# Using A TiVo Mini With A Slingbox 500



## Jim1348 (Jan 3, 2015)

https://support.tivo.com/articles/T...ying-Viewing-is-Not-Permitted-Troubleshooting

Slingbox.com - Using an HDMI video source with the Slingbox 500

Slingbox.com - Why is your HDMI input disabled in Watch on Slingbox.com?

I am currently using a Sling PRO-HD for out of home viewing. I am considering replacing it with a Slingbox 500. I would like to connect my Roku 3, through my HDMI to component converter, to the component side.

I would like to connect my TiVo Mini to the Slingbox 500 with an HDMI cable. Even after reading the above articles, I am a bit confused. Will I be able to get content from the TiVo Mini, through the Sling 500, out of home?


----------



## mdavej (Aug 13, 2015)

No idea. Just use component from the Mini. Then you can also get every streaming app that Tivo can run through the Mini (Netflix, Hulu, Amazon, etc.).

Why would you Sling from a Roku instead of just using another Roku where ever you are or whatever app the Roku would have run on what ever device you have with you? Sling is a very complex solution to a very simple problem.


----------



## Jim1348 (Jan 3, 2015)

mdavej said:


> No idea. Just use component from the Mini. Then you can also get every streaming app that Tivo can run through the Mini (Netflix, Hulu, Amazon, etc.).
> 
> Why would you Sling from a Roku instead of just using another Roku where ever you are or whatever app the Roku would have run on what ever device you have with you? Sling is a very complex solution to a very simple problem.
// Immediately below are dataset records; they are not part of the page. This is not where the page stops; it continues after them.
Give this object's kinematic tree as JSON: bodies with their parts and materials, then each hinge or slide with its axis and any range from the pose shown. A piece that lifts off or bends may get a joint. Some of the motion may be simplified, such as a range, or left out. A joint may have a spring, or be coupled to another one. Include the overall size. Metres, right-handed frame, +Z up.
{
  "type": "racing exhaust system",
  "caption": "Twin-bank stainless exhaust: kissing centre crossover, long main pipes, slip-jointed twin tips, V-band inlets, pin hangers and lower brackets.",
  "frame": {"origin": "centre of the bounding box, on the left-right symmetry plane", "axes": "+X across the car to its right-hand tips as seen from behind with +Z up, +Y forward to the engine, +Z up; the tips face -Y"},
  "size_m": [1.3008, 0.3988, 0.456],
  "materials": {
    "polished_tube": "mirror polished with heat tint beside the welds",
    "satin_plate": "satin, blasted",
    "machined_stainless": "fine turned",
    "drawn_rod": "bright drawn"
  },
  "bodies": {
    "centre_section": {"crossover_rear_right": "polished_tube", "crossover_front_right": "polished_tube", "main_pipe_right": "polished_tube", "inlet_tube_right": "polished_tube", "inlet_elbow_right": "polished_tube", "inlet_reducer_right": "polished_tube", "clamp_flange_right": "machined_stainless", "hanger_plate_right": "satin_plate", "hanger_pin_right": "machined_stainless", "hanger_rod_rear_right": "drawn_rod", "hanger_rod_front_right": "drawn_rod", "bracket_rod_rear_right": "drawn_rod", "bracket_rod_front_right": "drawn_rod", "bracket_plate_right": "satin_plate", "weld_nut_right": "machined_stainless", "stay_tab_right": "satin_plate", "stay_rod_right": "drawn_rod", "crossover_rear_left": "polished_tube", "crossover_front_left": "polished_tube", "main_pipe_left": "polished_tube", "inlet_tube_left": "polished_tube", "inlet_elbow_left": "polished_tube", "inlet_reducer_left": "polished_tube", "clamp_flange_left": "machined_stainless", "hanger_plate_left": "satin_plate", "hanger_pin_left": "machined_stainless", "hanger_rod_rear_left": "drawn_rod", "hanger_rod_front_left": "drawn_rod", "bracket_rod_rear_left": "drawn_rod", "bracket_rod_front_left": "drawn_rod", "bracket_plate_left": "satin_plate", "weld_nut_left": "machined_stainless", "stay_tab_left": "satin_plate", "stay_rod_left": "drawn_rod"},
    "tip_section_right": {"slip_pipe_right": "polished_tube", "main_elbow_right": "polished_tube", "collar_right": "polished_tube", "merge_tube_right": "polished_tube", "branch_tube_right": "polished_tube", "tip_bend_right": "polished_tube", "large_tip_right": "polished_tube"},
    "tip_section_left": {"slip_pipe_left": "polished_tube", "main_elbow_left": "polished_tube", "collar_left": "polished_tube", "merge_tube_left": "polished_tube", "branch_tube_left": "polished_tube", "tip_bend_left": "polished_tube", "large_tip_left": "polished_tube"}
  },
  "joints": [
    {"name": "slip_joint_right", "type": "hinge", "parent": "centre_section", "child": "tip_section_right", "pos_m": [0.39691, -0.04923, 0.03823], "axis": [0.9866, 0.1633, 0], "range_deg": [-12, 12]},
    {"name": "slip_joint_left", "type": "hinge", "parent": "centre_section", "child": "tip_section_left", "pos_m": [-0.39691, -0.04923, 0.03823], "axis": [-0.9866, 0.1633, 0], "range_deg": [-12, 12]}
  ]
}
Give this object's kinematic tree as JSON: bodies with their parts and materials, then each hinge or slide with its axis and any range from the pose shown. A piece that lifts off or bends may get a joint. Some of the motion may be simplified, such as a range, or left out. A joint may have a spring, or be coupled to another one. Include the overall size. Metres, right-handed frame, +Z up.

There are a few situations that I would like to do this. Most of them are when I am driving in the car, out for a hike, or horseback riding. I want to listen to the audio portion of the local news broadcast as I drive into work. When I am out for a hike or a horseback ride, I either stream local news or something from the Roku. The Audio Only option on the Slingbox allows me to use much less data and battery power when I am out for a hike or horseback ride. If Direct TV Now has an Audio Only option, I wouldn't even bother with this.


----------



## Jim1348 (Jan 3, 2015)

I was at my local Micro Center this past weekend and bought an open box Slingbox 500. It took a bit of playing around with it until I was able to get it to update the firmware. I have it connected to my TiVo Mini. Does anybody know if there is a way to select a channel by channel number when using the Android app for this? Right now, it will accept numbers, but when I try to enter a decimal point there doesn't seem to be a way to do it.


----------



## mdavej (Aug 13, 2015)

Decimal point is Skip Fwd just like on the Tivo remote.


----------



## Jim1348 (Jan 3, 2015)

I am referring to when I use my Android smartphone. I simply get a very generic looking remote icon on the phone. When I try to select the decimal point, it doesn't display it.


----------



## mdavej (Aug 13, 2015)

The remote on your phone has no skip fwd?


----------



## Jim1348 (Jan 3, 2015)

No. When I touch the remote control icon, it gives me choices of: D-PAD, KEYPAD , and ALL.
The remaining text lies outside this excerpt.